_Exercise_
The required output consists solely of the lines from the one containing "rear foot reaches" down to the one containing "from math import", both included, each quoted exactly.

_Records for the task_
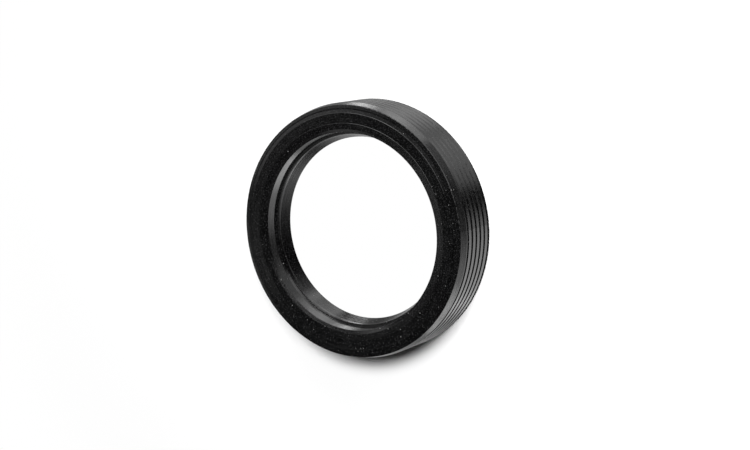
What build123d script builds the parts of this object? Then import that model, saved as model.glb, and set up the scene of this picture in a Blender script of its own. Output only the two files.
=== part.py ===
...
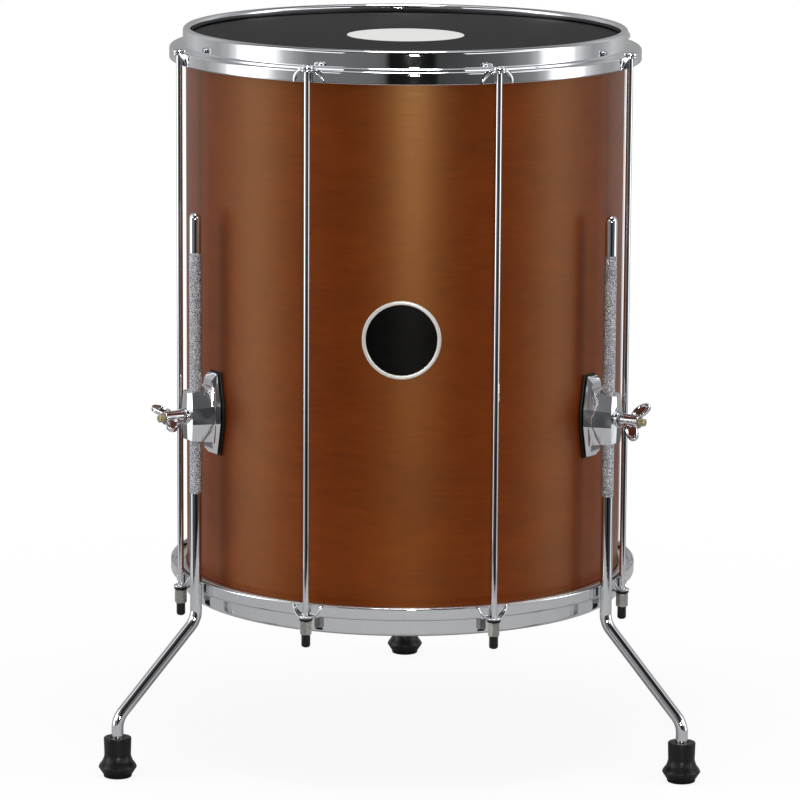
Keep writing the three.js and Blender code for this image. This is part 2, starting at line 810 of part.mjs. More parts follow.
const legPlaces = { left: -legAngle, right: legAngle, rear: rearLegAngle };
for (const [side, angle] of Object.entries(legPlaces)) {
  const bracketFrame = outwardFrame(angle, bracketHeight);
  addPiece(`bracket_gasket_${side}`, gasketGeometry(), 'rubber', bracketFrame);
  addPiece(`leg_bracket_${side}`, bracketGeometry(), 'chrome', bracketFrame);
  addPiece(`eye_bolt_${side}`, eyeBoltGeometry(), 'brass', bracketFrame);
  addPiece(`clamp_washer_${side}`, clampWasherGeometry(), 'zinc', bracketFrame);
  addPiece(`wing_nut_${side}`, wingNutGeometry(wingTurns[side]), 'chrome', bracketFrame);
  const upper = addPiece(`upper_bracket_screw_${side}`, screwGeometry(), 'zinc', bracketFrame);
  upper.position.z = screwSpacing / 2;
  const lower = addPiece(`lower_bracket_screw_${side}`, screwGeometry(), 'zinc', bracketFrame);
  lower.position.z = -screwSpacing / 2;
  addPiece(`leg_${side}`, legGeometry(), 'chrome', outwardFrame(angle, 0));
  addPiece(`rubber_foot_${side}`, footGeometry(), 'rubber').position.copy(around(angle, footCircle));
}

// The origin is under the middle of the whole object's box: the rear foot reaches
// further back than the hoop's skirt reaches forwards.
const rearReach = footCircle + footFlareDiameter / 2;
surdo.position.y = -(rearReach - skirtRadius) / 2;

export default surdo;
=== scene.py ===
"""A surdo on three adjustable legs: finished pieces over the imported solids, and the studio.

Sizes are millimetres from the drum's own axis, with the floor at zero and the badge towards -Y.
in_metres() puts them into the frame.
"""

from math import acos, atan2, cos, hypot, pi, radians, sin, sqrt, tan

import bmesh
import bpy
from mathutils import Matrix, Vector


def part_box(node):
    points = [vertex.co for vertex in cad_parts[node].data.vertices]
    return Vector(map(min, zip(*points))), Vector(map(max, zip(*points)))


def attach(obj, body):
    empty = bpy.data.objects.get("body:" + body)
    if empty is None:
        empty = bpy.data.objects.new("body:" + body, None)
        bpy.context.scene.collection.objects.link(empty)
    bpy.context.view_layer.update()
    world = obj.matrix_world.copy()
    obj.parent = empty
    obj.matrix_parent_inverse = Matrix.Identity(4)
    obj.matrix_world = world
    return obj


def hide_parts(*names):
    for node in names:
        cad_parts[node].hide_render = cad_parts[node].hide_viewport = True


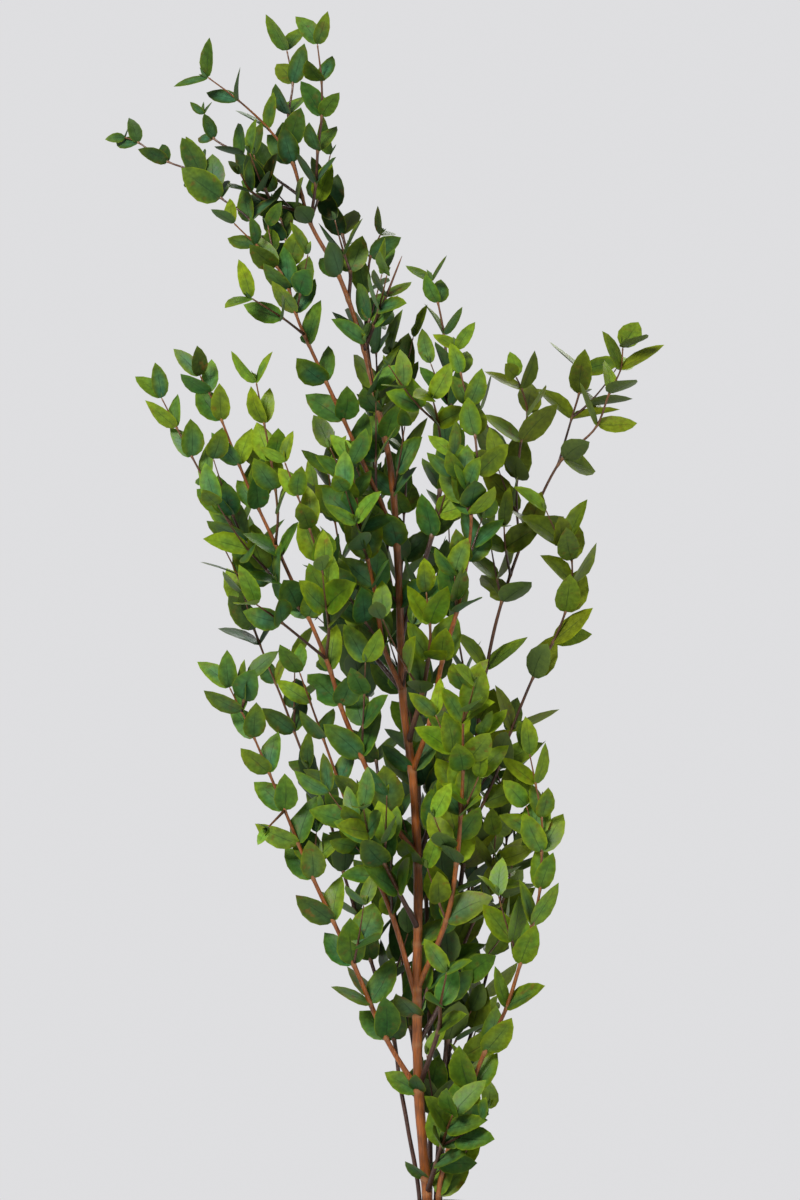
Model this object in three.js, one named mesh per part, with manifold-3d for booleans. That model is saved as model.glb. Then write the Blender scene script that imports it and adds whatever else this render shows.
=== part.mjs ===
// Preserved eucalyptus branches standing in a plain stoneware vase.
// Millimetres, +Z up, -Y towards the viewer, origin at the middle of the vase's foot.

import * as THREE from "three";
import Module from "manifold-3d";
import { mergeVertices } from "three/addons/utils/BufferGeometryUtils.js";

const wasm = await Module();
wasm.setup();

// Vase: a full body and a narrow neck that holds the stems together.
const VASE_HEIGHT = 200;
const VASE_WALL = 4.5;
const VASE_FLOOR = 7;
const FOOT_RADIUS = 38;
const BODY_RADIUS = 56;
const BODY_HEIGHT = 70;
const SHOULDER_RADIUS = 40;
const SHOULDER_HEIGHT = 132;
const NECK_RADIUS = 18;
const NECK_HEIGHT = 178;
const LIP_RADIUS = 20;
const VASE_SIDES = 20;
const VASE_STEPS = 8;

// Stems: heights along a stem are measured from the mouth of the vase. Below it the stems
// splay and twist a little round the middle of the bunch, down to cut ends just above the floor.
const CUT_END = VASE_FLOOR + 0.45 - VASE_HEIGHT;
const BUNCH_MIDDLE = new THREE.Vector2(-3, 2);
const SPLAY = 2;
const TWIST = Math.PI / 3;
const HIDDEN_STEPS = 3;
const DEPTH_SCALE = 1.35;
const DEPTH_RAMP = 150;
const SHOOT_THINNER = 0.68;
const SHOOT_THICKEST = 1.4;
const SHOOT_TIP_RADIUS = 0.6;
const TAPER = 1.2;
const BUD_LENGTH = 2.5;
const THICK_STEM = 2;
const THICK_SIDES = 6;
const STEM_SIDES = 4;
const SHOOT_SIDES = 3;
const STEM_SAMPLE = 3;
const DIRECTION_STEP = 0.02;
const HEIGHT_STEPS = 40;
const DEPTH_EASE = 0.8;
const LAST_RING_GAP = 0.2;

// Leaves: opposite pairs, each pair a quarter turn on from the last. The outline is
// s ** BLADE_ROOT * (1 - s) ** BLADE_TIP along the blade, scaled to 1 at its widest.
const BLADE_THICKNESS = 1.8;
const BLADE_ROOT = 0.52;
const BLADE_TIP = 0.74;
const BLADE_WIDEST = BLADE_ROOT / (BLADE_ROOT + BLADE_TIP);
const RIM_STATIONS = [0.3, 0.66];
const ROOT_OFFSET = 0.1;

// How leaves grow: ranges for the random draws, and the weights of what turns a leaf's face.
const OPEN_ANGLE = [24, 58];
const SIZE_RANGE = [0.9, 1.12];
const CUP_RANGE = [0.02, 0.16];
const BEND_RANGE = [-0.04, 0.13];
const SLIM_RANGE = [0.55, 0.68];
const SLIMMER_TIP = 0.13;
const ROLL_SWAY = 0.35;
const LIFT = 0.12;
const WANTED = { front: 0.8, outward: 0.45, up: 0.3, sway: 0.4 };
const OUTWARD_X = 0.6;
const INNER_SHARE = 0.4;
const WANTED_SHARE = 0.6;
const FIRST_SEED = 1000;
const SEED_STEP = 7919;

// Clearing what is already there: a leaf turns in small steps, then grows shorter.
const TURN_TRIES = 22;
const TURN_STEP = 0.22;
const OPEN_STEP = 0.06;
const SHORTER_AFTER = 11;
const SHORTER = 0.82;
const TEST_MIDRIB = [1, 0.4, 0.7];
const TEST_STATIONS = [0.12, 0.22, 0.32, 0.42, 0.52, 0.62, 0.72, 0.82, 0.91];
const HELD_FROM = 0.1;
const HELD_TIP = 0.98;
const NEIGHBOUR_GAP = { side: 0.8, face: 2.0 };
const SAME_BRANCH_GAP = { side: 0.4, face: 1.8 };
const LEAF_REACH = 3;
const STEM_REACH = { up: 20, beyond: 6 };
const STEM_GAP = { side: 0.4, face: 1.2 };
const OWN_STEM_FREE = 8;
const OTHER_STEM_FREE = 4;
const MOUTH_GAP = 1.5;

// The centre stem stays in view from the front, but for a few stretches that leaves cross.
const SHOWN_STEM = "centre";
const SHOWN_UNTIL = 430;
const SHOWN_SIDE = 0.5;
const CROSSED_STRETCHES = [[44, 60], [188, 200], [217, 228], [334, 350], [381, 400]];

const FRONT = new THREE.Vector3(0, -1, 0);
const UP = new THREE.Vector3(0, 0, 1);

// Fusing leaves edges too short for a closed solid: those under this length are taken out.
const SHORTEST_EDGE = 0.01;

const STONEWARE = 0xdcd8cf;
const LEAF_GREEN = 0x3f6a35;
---
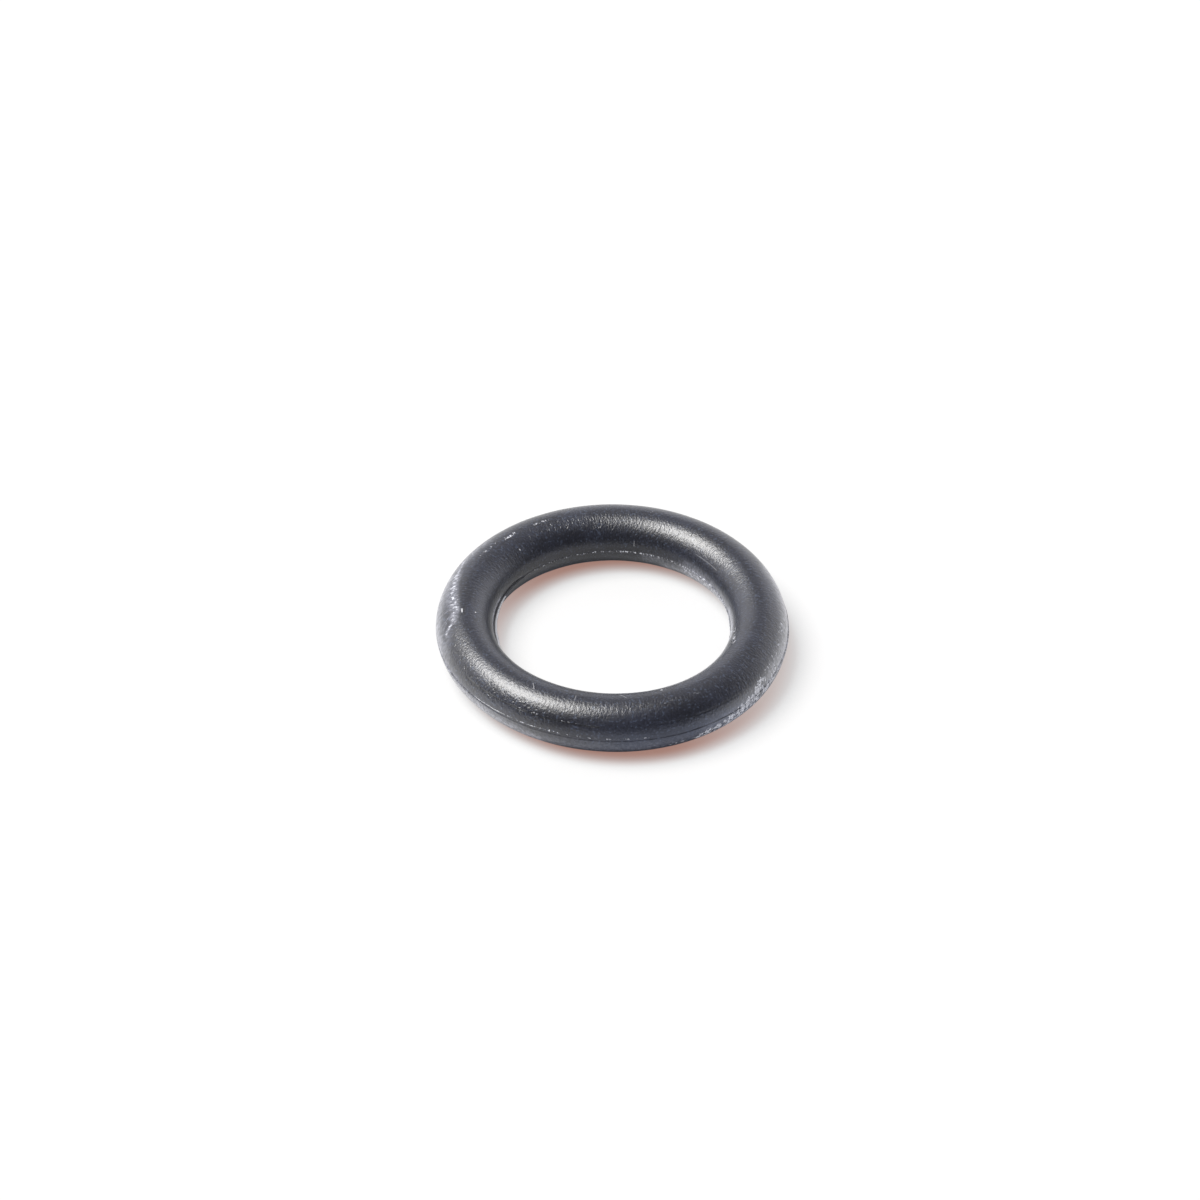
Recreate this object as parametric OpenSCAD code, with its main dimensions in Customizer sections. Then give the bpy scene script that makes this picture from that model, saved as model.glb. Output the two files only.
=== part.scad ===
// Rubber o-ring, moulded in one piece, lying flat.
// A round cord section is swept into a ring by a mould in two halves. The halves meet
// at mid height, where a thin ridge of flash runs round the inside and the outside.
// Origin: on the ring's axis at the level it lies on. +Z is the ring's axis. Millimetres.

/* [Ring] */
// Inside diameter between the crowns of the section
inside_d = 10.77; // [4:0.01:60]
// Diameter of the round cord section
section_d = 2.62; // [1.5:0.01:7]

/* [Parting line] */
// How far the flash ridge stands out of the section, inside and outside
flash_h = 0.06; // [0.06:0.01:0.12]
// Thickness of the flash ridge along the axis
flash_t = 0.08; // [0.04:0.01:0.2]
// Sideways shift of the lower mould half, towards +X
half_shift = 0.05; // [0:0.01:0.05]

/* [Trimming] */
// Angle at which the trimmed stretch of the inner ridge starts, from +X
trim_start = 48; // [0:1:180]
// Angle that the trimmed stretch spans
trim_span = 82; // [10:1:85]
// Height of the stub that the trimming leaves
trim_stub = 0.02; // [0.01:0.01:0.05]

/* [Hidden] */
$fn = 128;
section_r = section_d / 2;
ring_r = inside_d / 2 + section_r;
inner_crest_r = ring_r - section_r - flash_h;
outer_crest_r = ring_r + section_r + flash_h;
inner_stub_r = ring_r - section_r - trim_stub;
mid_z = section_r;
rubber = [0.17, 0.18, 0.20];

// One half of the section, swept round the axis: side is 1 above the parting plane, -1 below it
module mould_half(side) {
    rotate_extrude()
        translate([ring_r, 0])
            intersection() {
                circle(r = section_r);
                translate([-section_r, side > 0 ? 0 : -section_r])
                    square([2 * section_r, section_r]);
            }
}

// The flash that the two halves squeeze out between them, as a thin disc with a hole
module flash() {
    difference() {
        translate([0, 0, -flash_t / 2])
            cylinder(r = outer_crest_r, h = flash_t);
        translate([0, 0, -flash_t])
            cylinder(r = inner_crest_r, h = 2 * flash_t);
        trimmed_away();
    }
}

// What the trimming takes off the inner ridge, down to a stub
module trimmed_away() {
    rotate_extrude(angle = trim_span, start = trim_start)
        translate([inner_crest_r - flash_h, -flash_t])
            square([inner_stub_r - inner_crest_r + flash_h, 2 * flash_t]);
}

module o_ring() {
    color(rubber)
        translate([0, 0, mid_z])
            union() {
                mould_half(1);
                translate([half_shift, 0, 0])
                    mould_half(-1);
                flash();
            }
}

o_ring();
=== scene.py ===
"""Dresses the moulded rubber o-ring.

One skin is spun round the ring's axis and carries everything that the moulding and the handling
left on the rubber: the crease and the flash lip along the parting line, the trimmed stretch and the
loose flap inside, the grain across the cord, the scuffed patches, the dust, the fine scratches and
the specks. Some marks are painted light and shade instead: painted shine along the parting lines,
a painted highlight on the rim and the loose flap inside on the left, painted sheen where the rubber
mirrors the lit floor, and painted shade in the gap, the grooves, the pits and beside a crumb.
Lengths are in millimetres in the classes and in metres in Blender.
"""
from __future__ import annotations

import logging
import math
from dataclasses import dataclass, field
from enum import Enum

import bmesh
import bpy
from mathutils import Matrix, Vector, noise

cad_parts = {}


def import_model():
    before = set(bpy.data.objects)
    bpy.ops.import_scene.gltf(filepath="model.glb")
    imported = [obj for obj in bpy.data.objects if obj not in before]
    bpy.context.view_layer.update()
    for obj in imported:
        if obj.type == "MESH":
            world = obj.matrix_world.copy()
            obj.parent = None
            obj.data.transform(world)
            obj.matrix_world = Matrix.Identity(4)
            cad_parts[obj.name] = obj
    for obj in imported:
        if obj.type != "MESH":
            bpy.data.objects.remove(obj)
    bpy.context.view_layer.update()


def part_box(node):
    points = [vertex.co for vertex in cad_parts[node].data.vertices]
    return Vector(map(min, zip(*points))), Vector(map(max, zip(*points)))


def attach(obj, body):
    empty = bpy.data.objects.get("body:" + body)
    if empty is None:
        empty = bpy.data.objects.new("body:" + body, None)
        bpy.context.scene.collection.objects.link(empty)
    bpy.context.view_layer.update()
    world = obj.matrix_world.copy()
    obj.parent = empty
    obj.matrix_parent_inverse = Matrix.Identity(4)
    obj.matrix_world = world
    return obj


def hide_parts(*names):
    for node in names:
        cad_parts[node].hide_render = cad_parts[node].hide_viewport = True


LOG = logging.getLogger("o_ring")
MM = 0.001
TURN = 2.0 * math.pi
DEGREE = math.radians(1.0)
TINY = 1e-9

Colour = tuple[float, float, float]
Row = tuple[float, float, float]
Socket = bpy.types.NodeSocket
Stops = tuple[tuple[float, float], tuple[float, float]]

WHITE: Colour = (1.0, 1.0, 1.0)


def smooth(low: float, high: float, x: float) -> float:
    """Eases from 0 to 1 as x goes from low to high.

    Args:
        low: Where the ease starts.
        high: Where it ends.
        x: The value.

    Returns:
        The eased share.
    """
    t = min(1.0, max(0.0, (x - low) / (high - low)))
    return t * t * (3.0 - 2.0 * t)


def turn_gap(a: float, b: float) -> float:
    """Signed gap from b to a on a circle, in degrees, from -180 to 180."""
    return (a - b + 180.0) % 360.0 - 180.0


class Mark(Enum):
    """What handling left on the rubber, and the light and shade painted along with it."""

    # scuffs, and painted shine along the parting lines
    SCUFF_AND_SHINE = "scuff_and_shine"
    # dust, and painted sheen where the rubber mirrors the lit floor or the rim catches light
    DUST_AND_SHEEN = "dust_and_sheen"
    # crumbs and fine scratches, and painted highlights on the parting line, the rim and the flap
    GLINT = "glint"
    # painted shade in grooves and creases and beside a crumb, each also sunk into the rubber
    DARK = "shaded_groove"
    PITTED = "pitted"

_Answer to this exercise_
// The origin is under the middle of the whole object's box: the rear foot reaches
// further back than the hoop's skirt reaches forwards.
const rearReach = footCircle + footFlareDiameter / 2;
surdo.position.y = -(rearReach - skirtRadius) / 2;

export default surdo;
=== scene.py ===
"""A surdo on three adjustable legs: finished pieces over the imported solids, and the studio.

Sizes are millimetres from the drum's own axis, with the floor at zero and the badge towards -Y.
in_metres() puts them into the frame.
"""

from math import acos, atan2, cos, hypot, pi, radians, sin, sqrt, tan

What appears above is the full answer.